**Task**
Look in the material below for the line with "bpy.data.objects.remove(obj)" and the line with "# Millimetres.", then set down exactly those two lines and all lines between, nothing more.

**Records with modeling code**
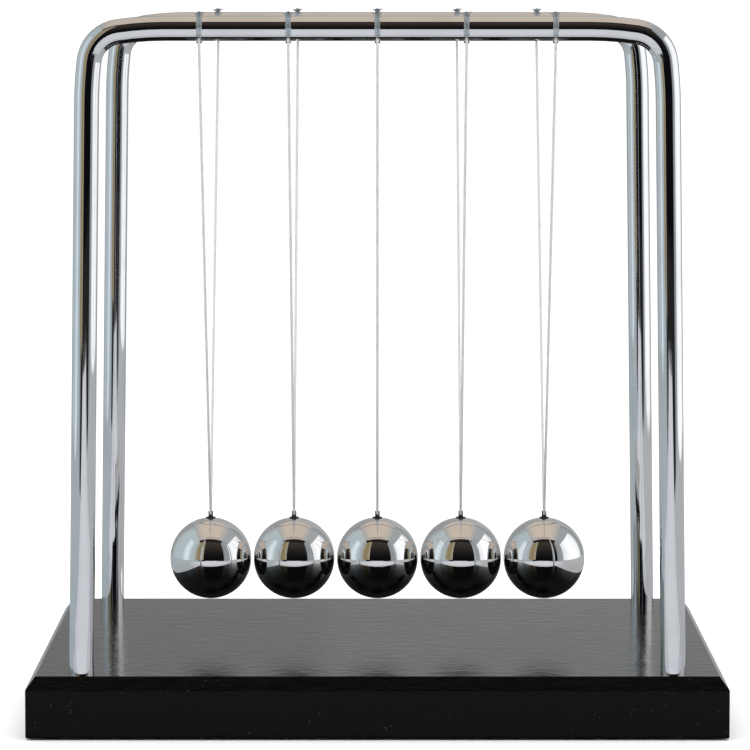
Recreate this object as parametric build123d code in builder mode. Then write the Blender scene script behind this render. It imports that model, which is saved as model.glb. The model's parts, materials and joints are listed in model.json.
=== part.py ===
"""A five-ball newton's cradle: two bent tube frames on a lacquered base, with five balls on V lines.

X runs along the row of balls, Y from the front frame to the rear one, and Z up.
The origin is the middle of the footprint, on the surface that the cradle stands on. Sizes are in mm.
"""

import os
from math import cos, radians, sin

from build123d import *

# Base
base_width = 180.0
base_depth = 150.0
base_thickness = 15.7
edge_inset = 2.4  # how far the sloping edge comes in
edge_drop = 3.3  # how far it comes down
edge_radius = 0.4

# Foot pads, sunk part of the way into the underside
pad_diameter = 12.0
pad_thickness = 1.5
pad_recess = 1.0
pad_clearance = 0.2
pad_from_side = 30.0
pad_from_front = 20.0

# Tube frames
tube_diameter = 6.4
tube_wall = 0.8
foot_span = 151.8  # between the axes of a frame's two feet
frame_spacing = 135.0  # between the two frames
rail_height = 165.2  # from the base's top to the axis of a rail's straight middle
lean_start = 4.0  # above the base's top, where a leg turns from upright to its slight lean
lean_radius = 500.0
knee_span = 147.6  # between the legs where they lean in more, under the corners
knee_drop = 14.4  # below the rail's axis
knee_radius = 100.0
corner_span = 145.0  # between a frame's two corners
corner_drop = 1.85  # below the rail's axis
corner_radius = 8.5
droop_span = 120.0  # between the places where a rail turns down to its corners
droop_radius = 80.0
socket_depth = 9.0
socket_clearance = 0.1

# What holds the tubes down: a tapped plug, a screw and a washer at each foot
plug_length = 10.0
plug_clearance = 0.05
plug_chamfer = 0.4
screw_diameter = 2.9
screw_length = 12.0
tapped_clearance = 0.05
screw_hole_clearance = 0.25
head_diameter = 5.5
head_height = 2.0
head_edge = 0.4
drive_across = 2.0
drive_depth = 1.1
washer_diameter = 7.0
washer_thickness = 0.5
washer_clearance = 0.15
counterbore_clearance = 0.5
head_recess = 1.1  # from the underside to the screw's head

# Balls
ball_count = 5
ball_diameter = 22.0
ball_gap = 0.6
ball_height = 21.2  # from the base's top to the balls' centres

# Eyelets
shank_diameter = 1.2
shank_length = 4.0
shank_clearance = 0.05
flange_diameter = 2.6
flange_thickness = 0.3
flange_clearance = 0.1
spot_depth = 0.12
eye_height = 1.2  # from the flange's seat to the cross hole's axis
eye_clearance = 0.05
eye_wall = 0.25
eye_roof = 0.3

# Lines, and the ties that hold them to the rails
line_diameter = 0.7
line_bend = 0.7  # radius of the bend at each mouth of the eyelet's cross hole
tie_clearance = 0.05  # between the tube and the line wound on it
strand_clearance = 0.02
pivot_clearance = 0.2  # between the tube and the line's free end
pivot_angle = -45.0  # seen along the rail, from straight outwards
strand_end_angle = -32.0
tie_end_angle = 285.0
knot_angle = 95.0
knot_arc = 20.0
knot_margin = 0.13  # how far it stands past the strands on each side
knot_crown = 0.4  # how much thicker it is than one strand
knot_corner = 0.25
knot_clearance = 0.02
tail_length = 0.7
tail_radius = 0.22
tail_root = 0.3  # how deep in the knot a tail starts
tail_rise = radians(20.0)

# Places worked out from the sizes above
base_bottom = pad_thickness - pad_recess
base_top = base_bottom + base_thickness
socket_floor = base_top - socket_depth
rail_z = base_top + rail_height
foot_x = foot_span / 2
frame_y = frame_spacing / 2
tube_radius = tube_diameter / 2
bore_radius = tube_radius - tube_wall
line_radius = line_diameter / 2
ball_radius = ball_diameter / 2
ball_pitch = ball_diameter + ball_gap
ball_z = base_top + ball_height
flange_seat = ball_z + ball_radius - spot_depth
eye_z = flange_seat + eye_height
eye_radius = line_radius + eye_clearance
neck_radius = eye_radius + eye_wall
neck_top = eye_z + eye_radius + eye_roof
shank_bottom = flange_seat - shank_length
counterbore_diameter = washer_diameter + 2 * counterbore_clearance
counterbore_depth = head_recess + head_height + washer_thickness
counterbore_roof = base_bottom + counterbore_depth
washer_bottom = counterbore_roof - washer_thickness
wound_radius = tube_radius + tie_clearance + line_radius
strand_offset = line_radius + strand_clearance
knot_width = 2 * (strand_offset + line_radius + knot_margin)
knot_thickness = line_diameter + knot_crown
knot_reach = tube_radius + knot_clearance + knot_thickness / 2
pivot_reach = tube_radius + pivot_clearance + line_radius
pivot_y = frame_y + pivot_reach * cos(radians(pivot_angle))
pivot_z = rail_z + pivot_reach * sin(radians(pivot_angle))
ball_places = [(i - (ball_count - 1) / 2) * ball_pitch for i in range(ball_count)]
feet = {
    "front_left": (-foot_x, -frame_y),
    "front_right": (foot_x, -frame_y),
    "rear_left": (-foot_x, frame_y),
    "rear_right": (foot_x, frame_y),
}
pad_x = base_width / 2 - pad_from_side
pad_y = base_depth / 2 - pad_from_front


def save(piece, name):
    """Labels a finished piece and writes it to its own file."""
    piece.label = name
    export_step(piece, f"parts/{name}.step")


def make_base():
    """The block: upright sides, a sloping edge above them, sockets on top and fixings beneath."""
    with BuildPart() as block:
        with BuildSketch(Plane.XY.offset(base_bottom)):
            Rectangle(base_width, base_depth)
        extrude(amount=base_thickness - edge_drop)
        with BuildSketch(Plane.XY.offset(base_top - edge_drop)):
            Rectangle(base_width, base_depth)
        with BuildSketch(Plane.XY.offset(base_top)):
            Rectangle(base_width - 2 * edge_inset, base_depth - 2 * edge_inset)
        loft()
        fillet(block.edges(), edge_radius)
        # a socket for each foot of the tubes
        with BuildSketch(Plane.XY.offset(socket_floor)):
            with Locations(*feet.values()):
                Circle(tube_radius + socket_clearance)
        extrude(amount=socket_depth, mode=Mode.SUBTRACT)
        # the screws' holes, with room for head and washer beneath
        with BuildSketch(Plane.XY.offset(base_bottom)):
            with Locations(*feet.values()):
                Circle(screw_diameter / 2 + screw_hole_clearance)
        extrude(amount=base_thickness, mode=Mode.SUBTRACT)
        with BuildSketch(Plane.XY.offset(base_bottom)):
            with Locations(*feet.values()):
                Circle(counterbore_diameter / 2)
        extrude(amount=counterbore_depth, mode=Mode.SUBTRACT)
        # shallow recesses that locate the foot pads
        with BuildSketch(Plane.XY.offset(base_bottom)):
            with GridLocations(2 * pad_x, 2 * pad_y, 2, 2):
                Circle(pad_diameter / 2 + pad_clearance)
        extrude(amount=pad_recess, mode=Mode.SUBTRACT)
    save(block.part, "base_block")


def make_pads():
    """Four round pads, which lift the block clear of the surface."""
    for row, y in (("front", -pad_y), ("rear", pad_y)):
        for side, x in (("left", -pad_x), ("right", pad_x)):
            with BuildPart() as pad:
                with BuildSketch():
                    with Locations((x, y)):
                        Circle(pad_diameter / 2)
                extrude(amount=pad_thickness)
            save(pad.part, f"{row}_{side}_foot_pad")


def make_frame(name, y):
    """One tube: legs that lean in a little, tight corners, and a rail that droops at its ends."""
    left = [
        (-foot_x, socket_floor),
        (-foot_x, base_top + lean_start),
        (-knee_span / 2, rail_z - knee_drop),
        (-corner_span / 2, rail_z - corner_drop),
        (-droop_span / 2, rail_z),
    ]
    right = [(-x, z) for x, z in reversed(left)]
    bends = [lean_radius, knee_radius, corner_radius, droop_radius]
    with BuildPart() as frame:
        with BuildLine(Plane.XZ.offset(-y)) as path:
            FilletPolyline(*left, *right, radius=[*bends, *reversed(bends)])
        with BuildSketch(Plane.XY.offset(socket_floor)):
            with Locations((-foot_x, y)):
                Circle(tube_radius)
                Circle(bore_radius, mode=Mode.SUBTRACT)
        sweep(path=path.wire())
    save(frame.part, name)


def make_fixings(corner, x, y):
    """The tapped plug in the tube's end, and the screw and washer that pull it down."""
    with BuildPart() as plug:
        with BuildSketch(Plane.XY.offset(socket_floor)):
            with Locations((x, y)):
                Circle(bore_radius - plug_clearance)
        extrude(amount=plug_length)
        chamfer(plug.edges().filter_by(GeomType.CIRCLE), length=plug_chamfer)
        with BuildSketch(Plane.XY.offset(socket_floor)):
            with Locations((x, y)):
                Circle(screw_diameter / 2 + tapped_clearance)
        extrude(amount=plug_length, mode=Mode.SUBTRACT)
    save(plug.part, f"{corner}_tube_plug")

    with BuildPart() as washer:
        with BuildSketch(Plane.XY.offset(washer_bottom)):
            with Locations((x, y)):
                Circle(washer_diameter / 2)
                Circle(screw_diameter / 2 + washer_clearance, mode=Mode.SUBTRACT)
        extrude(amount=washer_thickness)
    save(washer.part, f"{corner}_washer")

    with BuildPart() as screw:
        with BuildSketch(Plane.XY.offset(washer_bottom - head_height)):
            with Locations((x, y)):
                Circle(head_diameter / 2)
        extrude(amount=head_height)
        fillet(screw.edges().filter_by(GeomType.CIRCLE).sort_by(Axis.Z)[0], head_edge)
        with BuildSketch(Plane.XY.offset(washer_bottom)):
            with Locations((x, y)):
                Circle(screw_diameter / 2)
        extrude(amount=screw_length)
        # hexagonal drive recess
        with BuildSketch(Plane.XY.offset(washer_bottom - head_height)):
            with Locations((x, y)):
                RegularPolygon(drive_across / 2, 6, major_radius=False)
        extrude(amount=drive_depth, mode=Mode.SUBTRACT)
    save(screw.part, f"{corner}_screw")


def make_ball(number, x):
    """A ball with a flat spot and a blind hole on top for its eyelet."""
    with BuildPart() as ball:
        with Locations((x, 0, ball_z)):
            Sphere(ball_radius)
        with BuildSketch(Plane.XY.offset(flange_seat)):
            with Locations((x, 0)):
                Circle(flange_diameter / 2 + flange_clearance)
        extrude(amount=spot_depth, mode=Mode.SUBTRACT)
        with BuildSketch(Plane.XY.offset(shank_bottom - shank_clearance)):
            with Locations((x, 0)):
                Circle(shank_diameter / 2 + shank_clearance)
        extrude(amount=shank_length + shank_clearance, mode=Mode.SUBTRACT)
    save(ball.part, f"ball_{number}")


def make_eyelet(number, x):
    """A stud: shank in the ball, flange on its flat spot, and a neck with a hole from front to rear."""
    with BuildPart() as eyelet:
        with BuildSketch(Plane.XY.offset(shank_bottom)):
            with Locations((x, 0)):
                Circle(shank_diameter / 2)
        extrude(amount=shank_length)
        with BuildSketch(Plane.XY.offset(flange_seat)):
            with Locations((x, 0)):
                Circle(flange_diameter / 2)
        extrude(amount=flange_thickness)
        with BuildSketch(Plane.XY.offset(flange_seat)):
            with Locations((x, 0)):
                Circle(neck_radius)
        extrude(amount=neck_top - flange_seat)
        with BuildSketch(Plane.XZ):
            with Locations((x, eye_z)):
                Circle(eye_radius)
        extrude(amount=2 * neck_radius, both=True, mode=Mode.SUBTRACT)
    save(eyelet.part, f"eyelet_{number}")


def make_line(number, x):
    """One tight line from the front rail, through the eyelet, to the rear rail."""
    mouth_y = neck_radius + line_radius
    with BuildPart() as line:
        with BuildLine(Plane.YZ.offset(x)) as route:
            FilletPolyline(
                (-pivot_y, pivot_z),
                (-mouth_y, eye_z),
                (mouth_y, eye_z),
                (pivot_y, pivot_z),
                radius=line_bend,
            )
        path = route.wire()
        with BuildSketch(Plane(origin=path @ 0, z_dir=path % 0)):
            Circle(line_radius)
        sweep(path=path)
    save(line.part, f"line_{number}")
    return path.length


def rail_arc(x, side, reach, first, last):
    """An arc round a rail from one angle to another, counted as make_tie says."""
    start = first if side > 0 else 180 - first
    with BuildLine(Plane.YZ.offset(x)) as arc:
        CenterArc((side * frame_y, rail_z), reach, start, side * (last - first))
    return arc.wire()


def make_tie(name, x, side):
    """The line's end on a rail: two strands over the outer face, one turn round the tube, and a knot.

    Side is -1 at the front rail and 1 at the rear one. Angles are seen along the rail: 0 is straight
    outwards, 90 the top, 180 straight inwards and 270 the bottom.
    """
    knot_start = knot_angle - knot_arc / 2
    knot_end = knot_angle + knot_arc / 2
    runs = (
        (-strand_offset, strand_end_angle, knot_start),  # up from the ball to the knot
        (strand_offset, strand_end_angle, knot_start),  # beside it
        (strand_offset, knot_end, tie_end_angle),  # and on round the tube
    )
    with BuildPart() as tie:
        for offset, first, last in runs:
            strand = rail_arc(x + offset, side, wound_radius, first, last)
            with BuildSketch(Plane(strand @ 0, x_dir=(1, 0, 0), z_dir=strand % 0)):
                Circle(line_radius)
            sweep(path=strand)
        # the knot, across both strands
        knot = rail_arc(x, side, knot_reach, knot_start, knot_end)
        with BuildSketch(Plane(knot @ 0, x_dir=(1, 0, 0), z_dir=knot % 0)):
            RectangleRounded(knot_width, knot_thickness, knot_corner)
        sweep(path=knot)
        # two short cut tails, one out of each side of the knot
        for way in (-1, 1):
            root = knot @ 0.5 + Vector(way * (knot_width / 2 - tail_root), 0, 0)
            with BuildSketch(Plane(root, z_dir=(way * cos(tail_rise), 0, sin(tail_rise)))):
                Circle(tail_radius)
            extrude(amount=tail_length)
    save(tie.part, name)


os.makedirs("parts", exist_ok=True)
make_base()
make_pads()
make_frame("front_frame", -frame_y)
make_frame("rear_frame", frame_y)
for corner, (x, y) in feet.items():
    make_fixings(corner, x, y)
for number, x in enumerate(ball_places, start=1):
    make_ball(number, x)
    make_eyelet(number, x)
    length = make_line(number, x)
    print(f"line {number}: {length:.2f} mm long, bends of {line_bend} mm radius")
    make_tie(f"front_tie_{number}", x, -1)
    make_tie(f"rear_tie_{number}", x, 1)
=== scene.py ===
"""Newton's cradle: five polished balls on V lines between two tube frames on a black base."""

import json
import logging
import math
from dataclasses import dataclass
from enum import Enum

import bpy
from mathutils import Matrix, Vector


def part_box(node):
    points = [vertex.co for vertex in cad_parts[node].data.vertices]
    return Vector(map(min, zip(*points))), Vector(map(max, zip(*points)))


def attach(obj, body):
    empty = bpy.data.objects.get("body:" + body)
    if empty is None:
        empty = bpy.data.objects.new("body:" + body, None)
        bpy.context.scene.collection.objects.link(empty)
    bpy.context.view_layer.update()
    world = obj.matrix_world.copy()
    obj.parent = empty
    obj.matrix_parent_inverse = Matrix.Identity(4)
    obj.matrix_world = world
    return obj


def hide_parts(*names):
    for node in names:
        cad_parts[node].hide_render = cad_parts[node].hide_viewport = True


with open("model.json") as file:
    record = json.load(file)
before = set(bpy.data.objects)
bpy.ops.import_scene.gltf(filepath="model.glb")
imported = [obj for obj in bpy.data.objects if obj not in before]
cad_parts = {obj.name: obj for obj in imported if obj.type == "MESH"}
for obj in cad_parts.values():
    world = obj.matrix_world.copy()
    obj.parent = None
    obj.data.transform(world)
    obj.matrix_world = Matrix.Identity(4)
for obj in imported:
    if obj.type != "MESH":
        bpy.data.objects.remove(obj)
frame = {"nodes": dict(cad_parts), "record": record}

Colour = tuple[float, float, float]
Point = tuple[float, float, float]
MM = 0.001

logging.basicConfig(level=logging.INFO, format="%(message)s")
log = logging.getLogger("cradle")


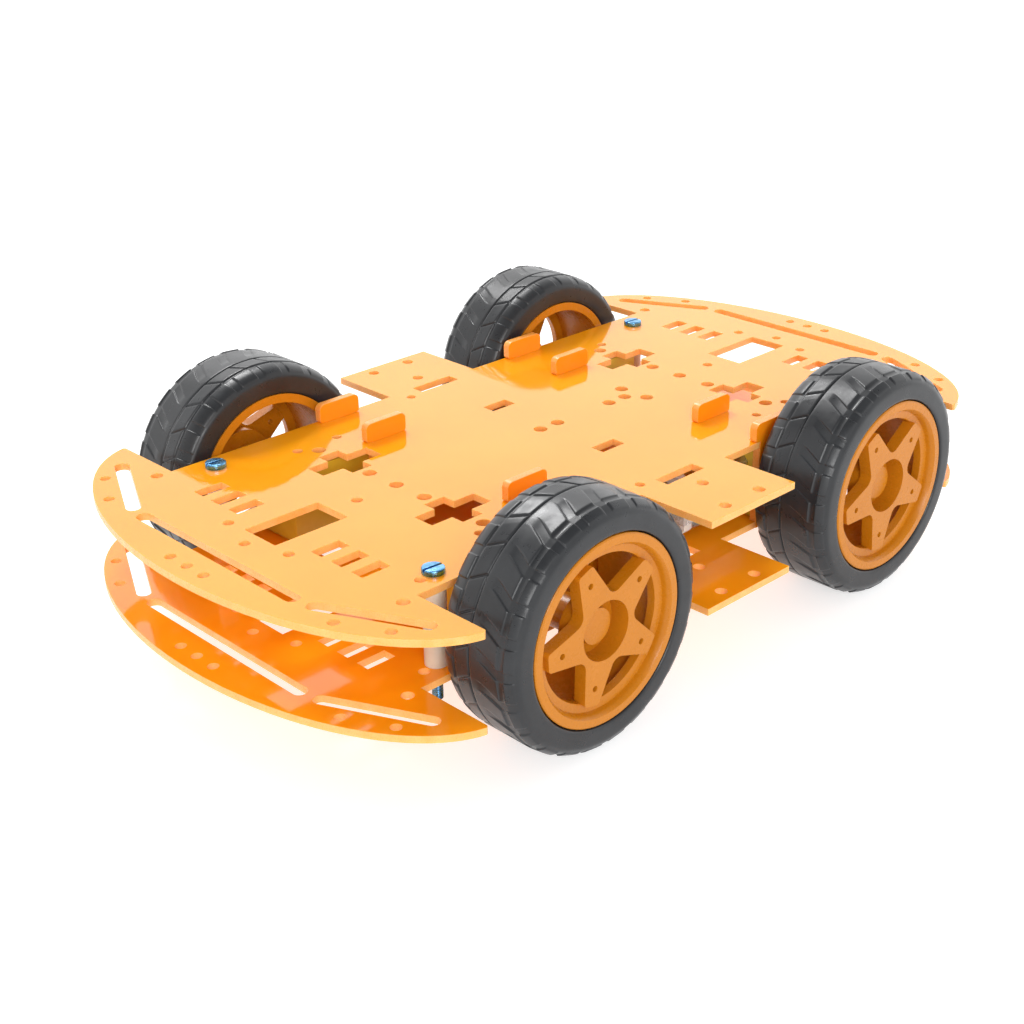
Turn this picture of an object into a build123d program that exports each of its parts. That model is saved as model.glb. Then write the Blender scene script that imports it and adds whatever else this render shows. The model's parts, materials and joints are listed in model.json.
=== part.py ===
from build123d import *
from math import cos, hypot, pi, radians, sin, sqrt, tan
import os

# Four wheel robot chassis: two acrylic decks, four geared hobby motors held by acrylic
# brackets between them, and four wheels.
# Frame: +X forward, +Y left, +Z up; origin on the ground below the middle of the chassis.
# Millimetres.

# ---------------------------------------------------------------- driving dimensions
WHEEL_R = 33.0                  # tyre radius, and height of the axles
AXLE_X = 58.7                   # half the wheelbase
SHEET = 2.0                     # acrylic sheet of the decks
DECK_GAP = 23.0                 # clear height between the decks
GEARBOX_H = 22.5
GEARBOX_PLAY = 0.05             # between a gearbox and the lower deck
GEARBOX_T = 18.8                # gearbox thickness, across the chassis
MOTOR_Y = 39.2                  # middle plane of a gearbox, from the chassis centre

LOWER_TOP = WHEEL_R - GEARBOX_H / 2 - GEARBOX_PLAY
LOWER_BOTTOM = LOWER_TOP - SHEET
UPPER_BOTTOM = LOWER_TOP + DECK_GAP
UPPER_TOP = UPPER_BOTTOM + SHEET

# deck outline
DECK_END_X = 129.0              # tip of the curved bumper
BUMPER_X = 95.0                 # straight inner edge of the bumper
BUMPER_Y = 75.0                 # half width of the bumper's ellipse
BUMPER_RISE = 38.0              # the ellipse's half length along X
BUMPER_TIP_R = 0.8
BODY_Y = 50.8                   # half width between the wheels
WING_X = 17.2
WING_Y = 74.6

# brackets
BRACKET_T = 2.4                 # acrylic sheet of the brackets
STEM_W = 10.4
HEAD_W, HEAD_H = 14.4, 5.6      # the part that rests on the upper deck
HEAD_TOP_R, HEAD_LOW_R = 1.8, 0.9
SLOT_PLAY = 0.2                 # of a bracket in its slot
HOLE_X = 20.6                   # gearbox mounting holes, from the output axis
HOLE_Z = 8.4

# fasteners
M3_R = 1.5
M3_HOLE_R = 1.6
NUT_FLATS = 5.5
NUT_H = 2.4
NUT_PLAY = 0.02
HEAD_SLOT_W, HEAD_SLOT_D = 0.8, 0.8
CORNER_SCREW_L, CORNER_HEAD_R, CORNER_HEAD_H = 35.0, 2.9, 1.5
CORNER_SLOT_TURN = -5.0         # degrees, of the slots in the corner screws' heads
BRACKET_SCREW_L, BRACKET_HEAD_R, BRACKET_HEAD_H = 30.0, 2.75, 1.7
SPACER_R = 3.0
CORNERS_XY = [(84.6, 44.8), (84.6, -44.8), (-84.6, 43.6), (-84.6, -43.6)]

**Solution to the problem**
        bpy.data.objects.remove(obj)
frame = {"nodes": dict(cad_parts), "record": record}

Colour = tuple[float, float, float]
Point = tuple[float, float, float]
MM = 0.001

logging.basicConfig(level=logging.INFO, format="%(message)s")
log = logging.getLogger("cradle")


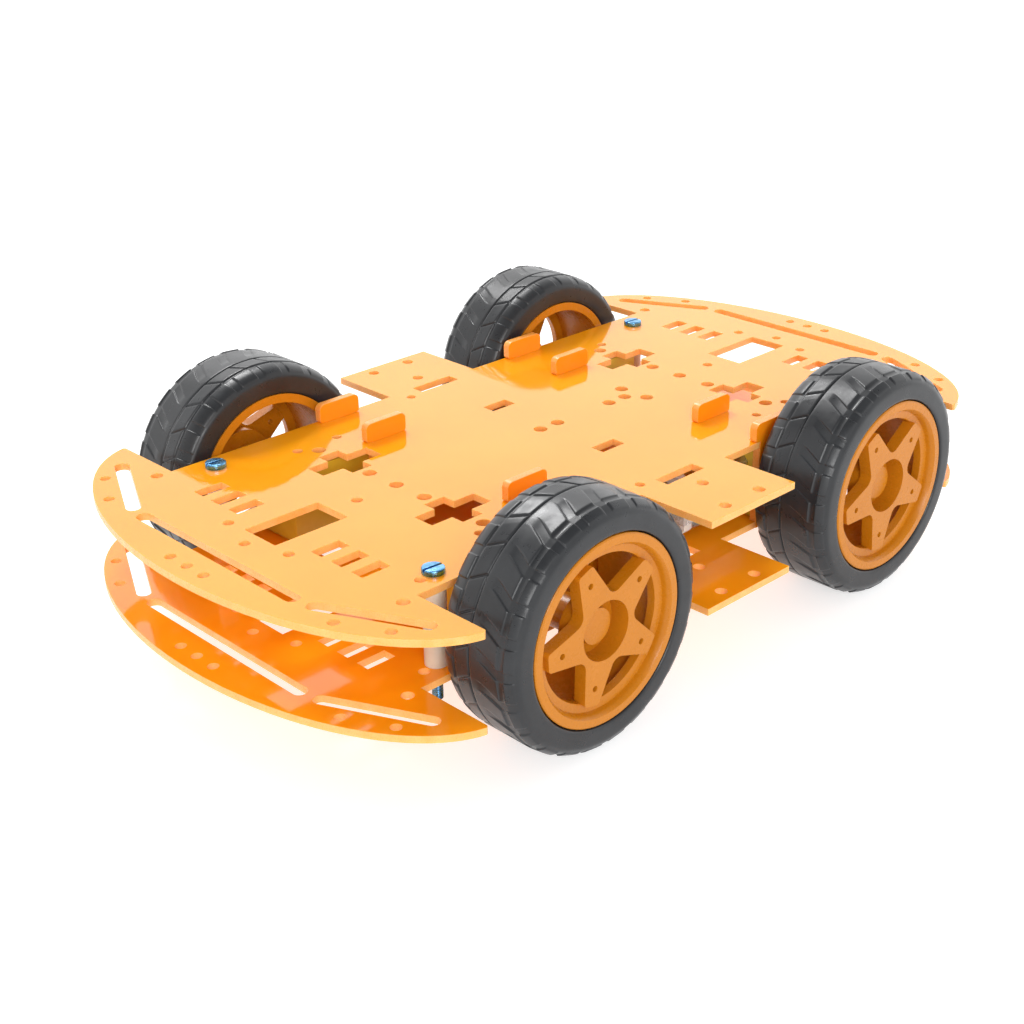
Turn this picture of an object into a build123d program that exports each of its parts. That model is saved as model.glb. Then write the Blender scene script that imports it and adds whatever else this render shows. The model's parts, materials and joints are listed in model.json.
=== part.py ===
from build123d import *
from math import cos, hypot, pi, radians, sin, sqrt, tan
import os

# Four wheel robot chassis: two acrylic decks, four geared hobby motors held by acrylic
# brackets between them, and four wheels.
# Frame: +X forward, +Y left, +Z up; origin on the ground below the middle of the chassis.
# Millimetres.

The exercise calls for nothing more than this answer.